The community center in Fifth Ward is one of 10 in the nation so far, the company said.
In Houston, the center will focus on expanding homeownership, said Lawrence Bailey, the bank’s head of community and business development.
In the majority-minority city, the homeownership rate for African-American households is 29.4 percent; 38.4 percent for Hispanics; 44.4 percent for Asians and 56.3 percent for whites, according to the Kinder Institute.
“If you think about what homeownership does in terms of building wealth and stabilizing community,” Bailey said, “that's an opportunity and that's why we're here.”
The Lyons Lockwood bank branch, built in 1993, was renovated to host the new community center. The center’s community manager, Kim Evans, called the branch “the house that Barbara Jordan built,” referring to the first African-American woman to serve in the Texas Senate and who later served six years in the U.S. House.

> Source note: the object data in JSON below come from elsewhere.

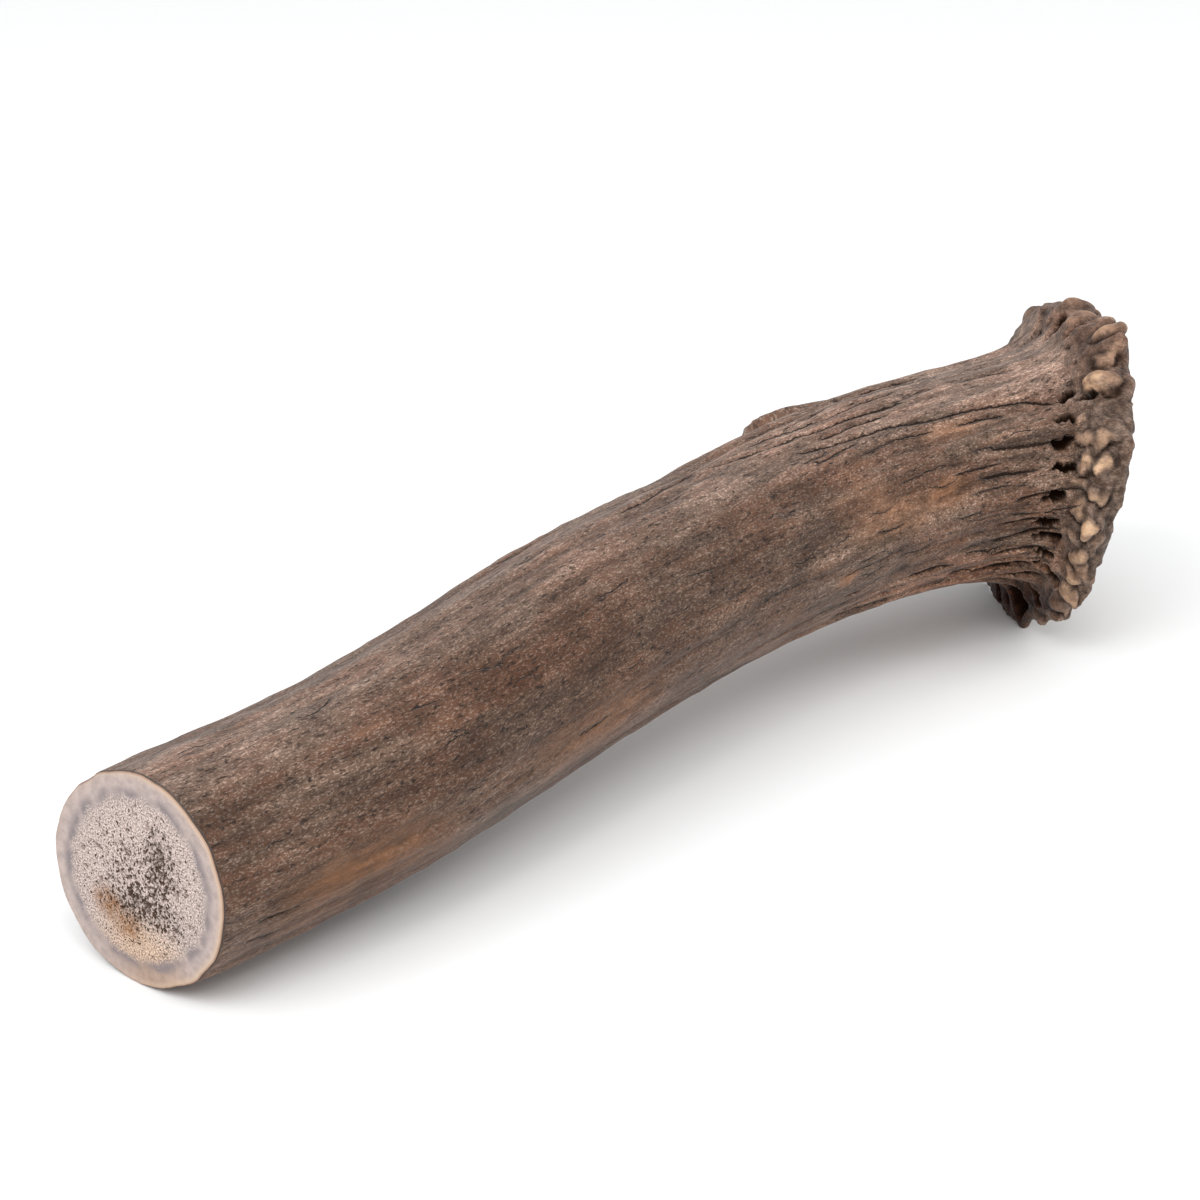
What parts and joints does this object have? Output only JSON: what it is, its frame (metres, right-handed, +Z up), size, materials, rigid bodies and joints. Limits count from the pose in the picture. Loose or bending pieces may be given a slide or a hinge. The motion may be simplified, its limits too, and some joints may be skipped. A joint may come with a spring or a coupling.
{
  "type": "deer antler",
  "caption": "Lower end of a shed deer antler: a gently bent beam sawn off square, with a knobbed burr, a rough base and the sawn stub of a brow tine.",
  "frame": {"origin": "centre of the bounding box in plan, on the surface that the antler lies on", "axes": "+X from the sawn end to the burr, +Z up, and the bend and the sawn brow tine on the +Y side"},
  "size_m": [0.231, 0.0612, 0.0625],
  "materials": {
    "antler": "weathered grey-brown antler, matte, ivory and spongy on the sawn face"
  },
  "bodies": {
    "root": {"antler": "antler"}
  },
  "joints": []
}
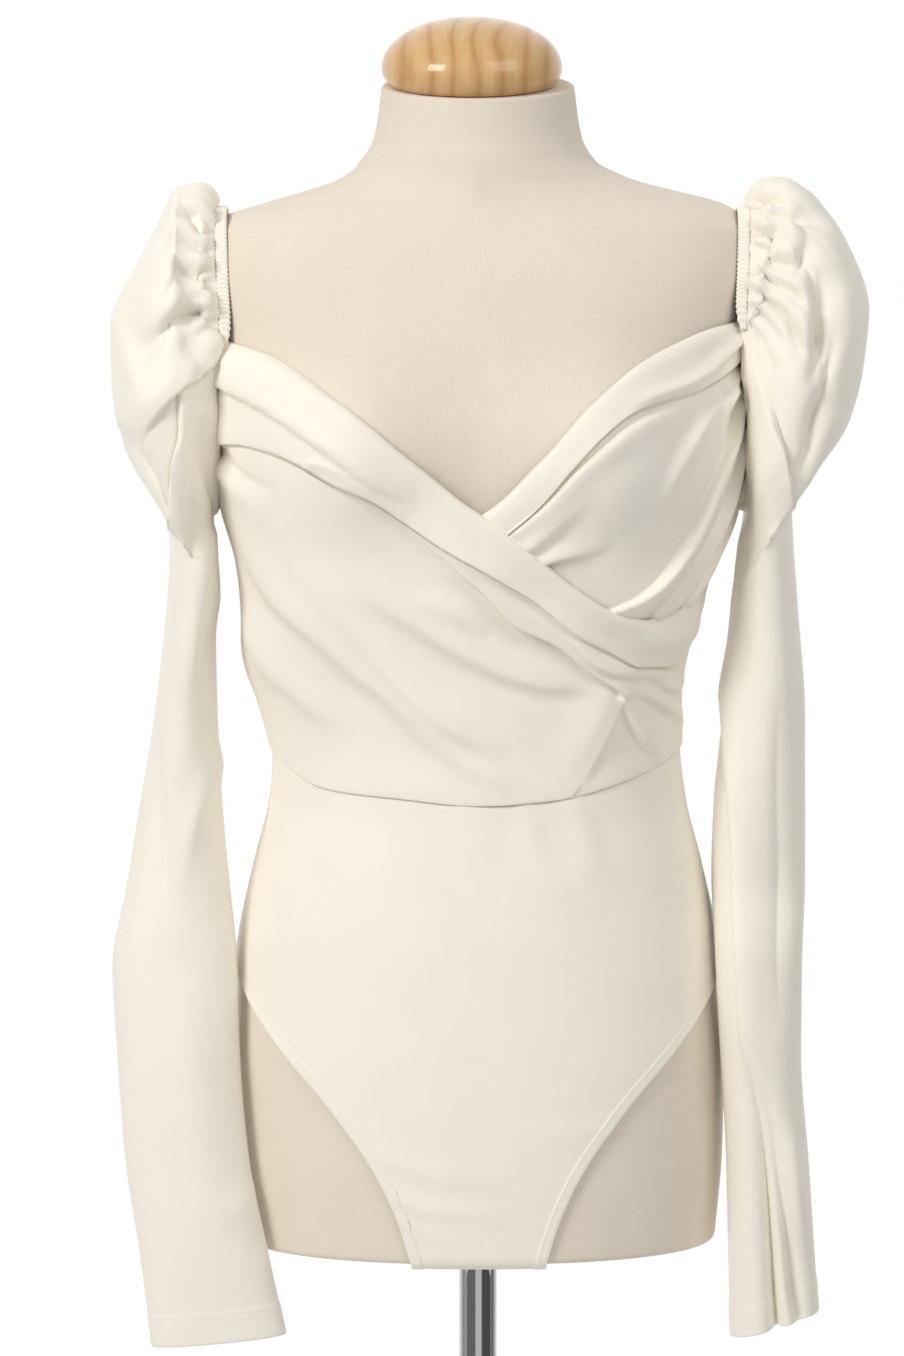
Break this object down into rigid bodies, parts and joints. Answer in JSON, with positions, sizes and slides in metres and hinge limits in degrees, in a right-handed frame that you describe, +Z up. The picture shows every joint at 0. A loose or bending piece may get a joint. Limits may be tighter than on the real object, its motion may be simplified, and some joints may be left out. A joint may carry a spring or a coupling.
{
  "type": "puff-sleeve wrap bodysuit on a dress form stand",
  "caption": "Ivory stretch bodysuit with a wrapped sweetheart front and long puffed sleeves, worn by a limbless dress form with a wooden neck cap on a chrome pole and round base.",
  "frame": {"origin": "centre of the flat underside of the stand's round base", "axes": "+Z up along the pole, -Y towards the front of the garment, +X towards the wearer's left side"},
  "size_m": [0.4968, 0.34, 1.5447],
  "materials": {
    "cloth": "smooth matt to satin ivory stretch jersey",
    "form_cover": "fine ribbed beige jersey cover",
    "varnished_wood": "glossy varnished pine",
    "chrome": "polished chrome plate",
    "snap_metal": "cream painted press studs"
  },
  "bodies": {
    "root": {"form_torso": "form_cover", "neck_cap": "varnished_wood", "stand_pole": "chrome", "stand_base": "chrome", "bodice_front_under": "cloth", "bodice_front_over": "cloth", "bodice_back": "cloth", "brief_front": "cloth", "brief_back": "cloth", "snap_front_1": "snap_metal", "snap_front_2": "snap_metal", "snap_front_3": "snap_metal", "snap_back_1": "snap_metal", "snap_back_2": "snap_metal", "snap_back_3": "snap_metal", "sleeve_right": "cloth", "sleeve_left": "cloth", "elastic_right": "cloth", "elastic_left": "cloth"}
  },
  "joints": []
}
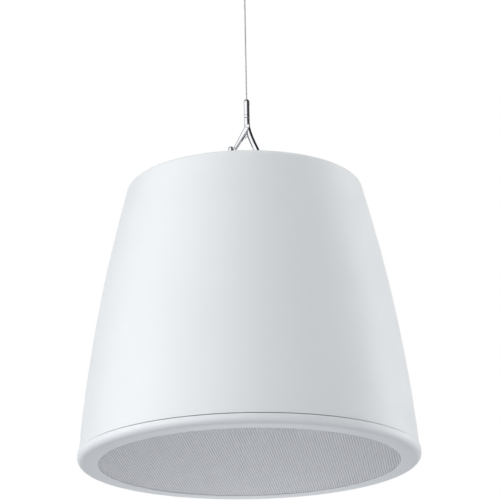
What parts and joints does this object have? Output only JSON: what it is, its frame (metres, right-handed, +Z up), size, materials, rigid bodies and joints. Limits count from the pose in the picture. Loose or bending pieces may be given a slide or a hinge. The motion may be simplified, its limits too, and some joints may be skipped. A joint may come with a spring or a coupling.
{
  "type": "pendant loudspeaker",
  "caption": "Round tapered pendant loudspeaker that hangs on a steel rope with a snap hook, with a perforated grille over a coaxial driver.",
  "frame": {"origin": "middle of the ceiling plate's upper flat face, which carries the whole speaker", "axes": "+Z up along the rope and out of the ceiling plate's face, +Y away from the side that the picture shows, +X to that side's right"},
  "size_m": [0.333, 0.333, 0.5221],
  "materials": {
    "white_plastic": "fine matte moulded surface",
    "white_painted_steel": "powder coated",
    "black_rubber": "matte",
    "acoustic_cloth": "thin woven cloth",
    "wadding": "loose fibre",
    "black_plastic": "moulded, satin",
    "green_plastic": "moulded",
    "cone_paper": "coated paper pulp",
    "enamelled_copper": "wound enamelled wire",
    "stainless_steel": "polished",
    "zinc_plated_steel": "zinc plated",
    "laminated_steel": "stacked sheets, varnished",
    "ferrite": "sintered",
    "circuit_board": "glass fibre board",
    "capacitor_film": "film",
    "cement": "ceramic cement"
  },
  "bodies": {
    "speaker": {"ceiling_plate": "zinc_plated_steel", "rope_coupler": "zinc_plated_steel", "suspension_rope": "stainless_steel", "rope_terminal": "stainless_steel", "snap_hook_body": "stainless_steel", "gate_pin": "stainless_steel", "gate_spring": "stainless_steel", "eye_bolt": "zinc_plated_steel", "eye_bolt_washer": "zinc_plated_steel", "eye_bolt_nut": "zinc_plated_steel", "suspension_bar": "zinc_plated_steel", "safety_eye": "zinc_plated_steel", "safety_eye_nut": "zinc_plated_steel", "housing_shell": "white_plastic", "front_bezel": "white_plastic", "seam_gasket": "black_rubber", "grille": "white_painted_steel", "grille_cloth": "acoustic_cloth", "damping_liner": "wadding", "baffle": "black_plastic", "baffle_screw_1": "zinc_plated_steel", "baffle_screw_2": "zinc_plated_steel", "baffle_screw_3": "zinc_plated_steel", "baffle_screw_4": "zinc_plated_steel", "port_tube": "black_plastic", "woofer_basket": "zinc_plated_steel", "woofer_gasket": "black_rubber", "woofer_surround": "black_rubber", "woofer_spider": "acoustic_cloth", "woofer_top_plate": "zinc_plated_steel", "woofer_magnet": "ferrite", "woofer_yoke": "zinc_plated_steel", "woofer_screw_1": "zinc_plated_steel", "woofer_screw_2": "zinc_plated_steel", "woofer_screw_3": "zinc_plated_steel", "woofer_screw_4": "zinc_plated_steel", "tweeter_post": "zinc_plated_steel", "tweeter_nut": "zinc_plated_steel", "tweeter_housing": "black_plastic", "tweeter_horn": "black_plastic", "tweeter_dome": "acoustic_cloth", "tweeter_magnet": "ferrite", "crossover_board": "circuit_board", "crossover_inductor": "enamelled_copper", "capacitor_1": "capacitor_film", "capacitor_2": "capacitor_film", "crossover_resistor": "cement", "transformer_core": "laminated_steel", "transformer_winding": "enamelled_copper", "transformer_bracket": "zinc_plated_steel", "terminal_cup": "black_plastic", "input_connector": "green_plastic", "tap_switch_body": "black_plastic", "woofer_lead": "black_rubber", "input_lead": "black_rubber"},
    "gate": {"snap_hook_gate": "stainless_steel"},
    "cone": {"woofer_cone": "cone_paper", "voice_coil": "enamelled_copper"},
    "knob": {"tap_knob": "black_plastic", "tap_switch_shaft": "zinc_plated_steel"}
  },
  "joints": [
    {"name": "gate_hinge", "type": "hinge", "parent": "speaker", "child": "gate", "pos_m": [0.0005, 0, -0.174], "axis": [0, -1, 0], "range_deg": [0, 25], "stiffness_Nm_per_rad": 0.05, "springref_deg": -8.02, "deforming": ["gate_spring"]},
    {"name": "cone_travel", "type": "slide", "parent": "speaker", "child": "cone", "axis": [0, 0, 1], "range_m": [-0.005, 0.005], "stiffness_N_per_m": 2150, "deforming": ["woofer_surround", "woofer_spider"]},
    {"name": "tap_selector", "type": "hinge", "parent": "speaker", "child": "knob", "pos_m": [-0.0036, 0.076, -0.25], "axis": [0, 0, 1], "range_deg": [0, 150]}
  ]
}
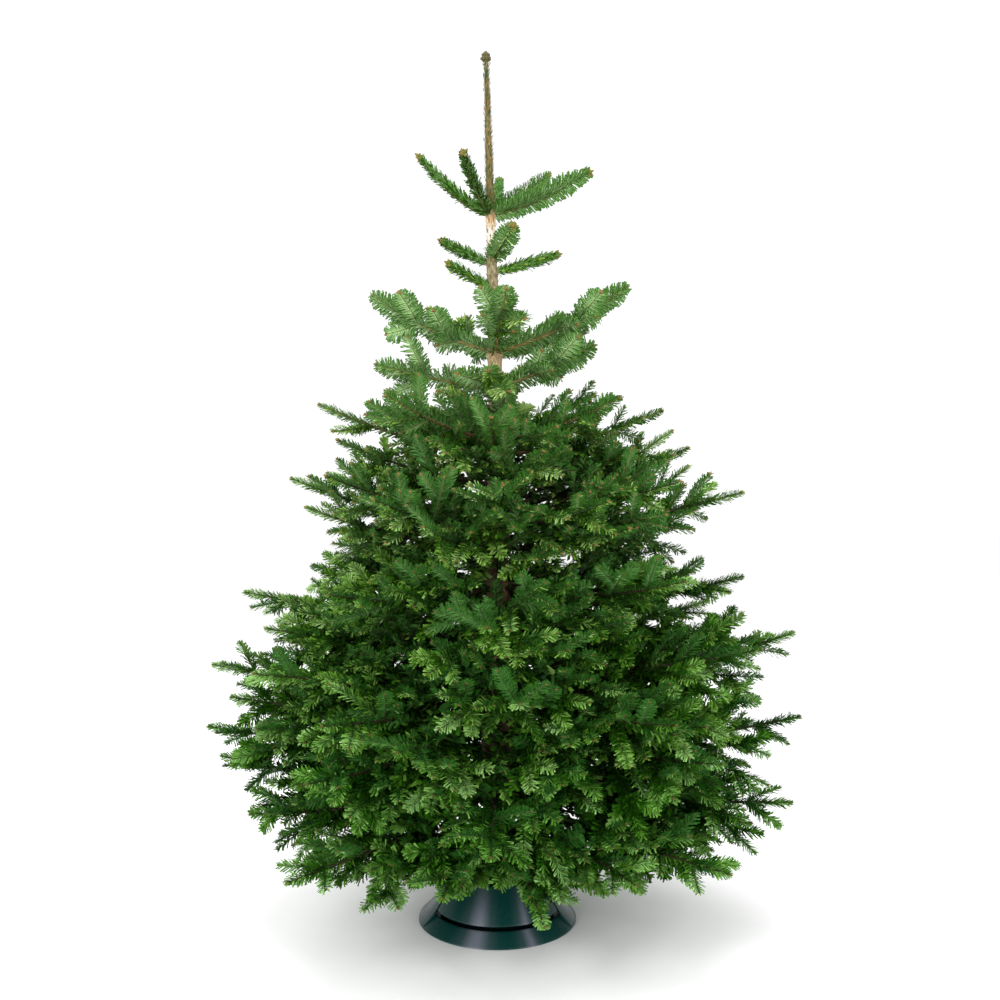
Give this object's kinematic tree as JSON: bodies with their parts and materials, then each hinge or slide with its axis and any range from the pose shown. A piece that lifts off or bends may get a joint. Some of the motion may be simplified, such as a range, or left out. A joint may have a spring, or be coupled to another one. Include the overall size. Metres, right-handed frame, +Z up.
{
  "type": "cut fir christmas tree in a stand",
  "caption": "Undecorated cut fir with tiered whorls of needled branches, a bare upright leader and a flared round plastic stand",
  "frame": {"origin": "centre of the flat underside of the stand", "axes": "+Z up along the trunk, +X to the right and -Y towards the viewer"},
  "size_m": [1.3742, 1.2049, 2.04],
  "materials": {
    "bark": "dry grey-brown bark with paler patches",
    "bough_bark": "smooth olive-brown young bark",
    "foliage": "glossy deep green needles, silvery underneath",
    "stand_plastic": "dark blue-green moulded plastic with a soft gloss",
    "screw_steel": "plain zinc-plated steel"
  },
  "bodies": {
    "root": {"trunk": "bark", "stand_base": "stand_plastic", "stand_bell": "stand_plastic", "clamp_screw_1": "screw_steel", "clamp_screw_2": "screw_steel", "clamp_screw_3": "screw_steel", "tier_2_bough_1": "bough_bark", "tier_2_bough_2": "bough_bark", "tier_2_bough_3": "bough_bark", "tier_1_mass_1": "foliage", "tier_1_mass_2": "foliage", "tier_1_mass_3": "foliage", "tier_1_mass_4": "foliage", "tier_1_mass_5": "foliage", "tier_1b_mass_1": "foliage", "tier_1b_mass_2": "foliage", "tier_1b_mass_3": "foliage", "tier_1b_mass_4": "foliage", "tier_2_mass_1": "foliage", "tier_2_mass_2": "foliage", "tier_2_mass_3": "foliage", "tier_2_mass_4": "foliage", "tier_2_mass_5": "foliage", "tier_2b_mass_1": "foliage", "tier_2b_mass_2": "foliage", "tier_2b_mass_3": "foliage", "tier_2b_mass_4": "foliage", "tier_3_mass_1": "foliage", "tier_3_mass_2": "foliage", "tier_3_mass_3": "foliage", "tier_3_mass_4": "foliage", "tier_3_mass_5": "foliage", "tier_4_mass_1": "foliage", "tier_4_mass_2": "foliage", "tier_4_mass_3": "foliage", "tier_4_mass_4": "foliage", "tier_4_mass_5": "foliage", "tier_4_mass_6": "foliage", "tier_5_mass_1": "foliage", "tier_5_mass_2": "foliage", "tier_5_mass_3": "foliage", "tier_5_mass_4": "foliage", "tier_5_mass_5": "foliage", "tier_6_mass_1": "foliage", "tier_6_mass_2": "foliage", "tier_6_mass_3": "foliage", "tier_6_mass_4": "foliage", "tier_6_mass_5": "foliage", "tier_7_mass_1": "foliage", "tier_7_mass_2": "foliage", "tier_7_mass_3": "foliage", "tier_7_mass_4": "foliage", "tier_7_mass_5": "foliage", "tier_8_mass_1": "foliage", "tier_8_mass_2": "foliage", "tier_8_mass_3": "foliage", "tier_8_mass_4": "foliage", "tier_8_mass_5": "foliage", "tier_8_mass_6": "foliage", "tier_8_mass_7": "foliage"}
  },
  "joints": []
}
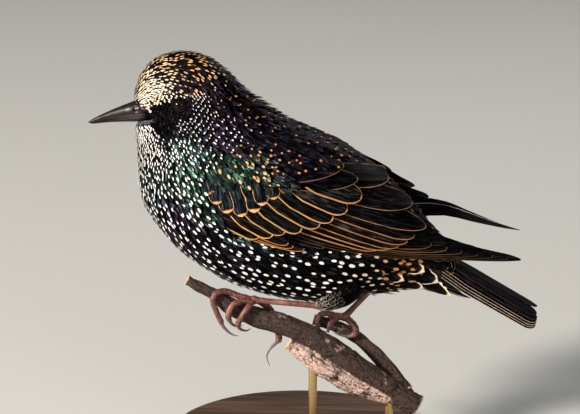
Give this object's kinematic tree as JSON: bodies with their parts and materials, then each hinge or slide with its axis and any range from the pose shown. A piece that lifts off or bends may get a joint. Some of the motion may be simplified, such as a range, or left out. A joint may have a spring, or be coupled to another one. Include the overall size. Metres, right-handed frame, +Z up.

Jordan lobbied to have the branch built.
Still, she said, large swaths of Houston don’t have banks.
“You go over by Hobby Airport, you can drive for blocks and blocks and blocks and miles and miles and not encounter one bank, not one,” she said. “And in 2021, you have to ask yourself, how is that still possible that there are disparities like that in communities.”
Laura Murillo, president and CEO of the Houston Hispanic Chamber Commerce, said Chase will have work to do to build trust within the community, recalling how her own family would cut holes in walls to store money because banking intimidated them.
Evans’ role at the community center is “to engage the community at a granular level.” She said she spends at least half her time offsite meeting people and getting the word out about free services Chase is offering — it’s not “the bank of the rich” as many Black and Hispanic Houstonians believe, she said.
“We weren't out there talking about consumer products, checking accounts and you know, business products. We were out there talking about stuff like hey, let us help you with your credit. If you have a problem with it, let us help you build your credit and show you how to do it yourself.”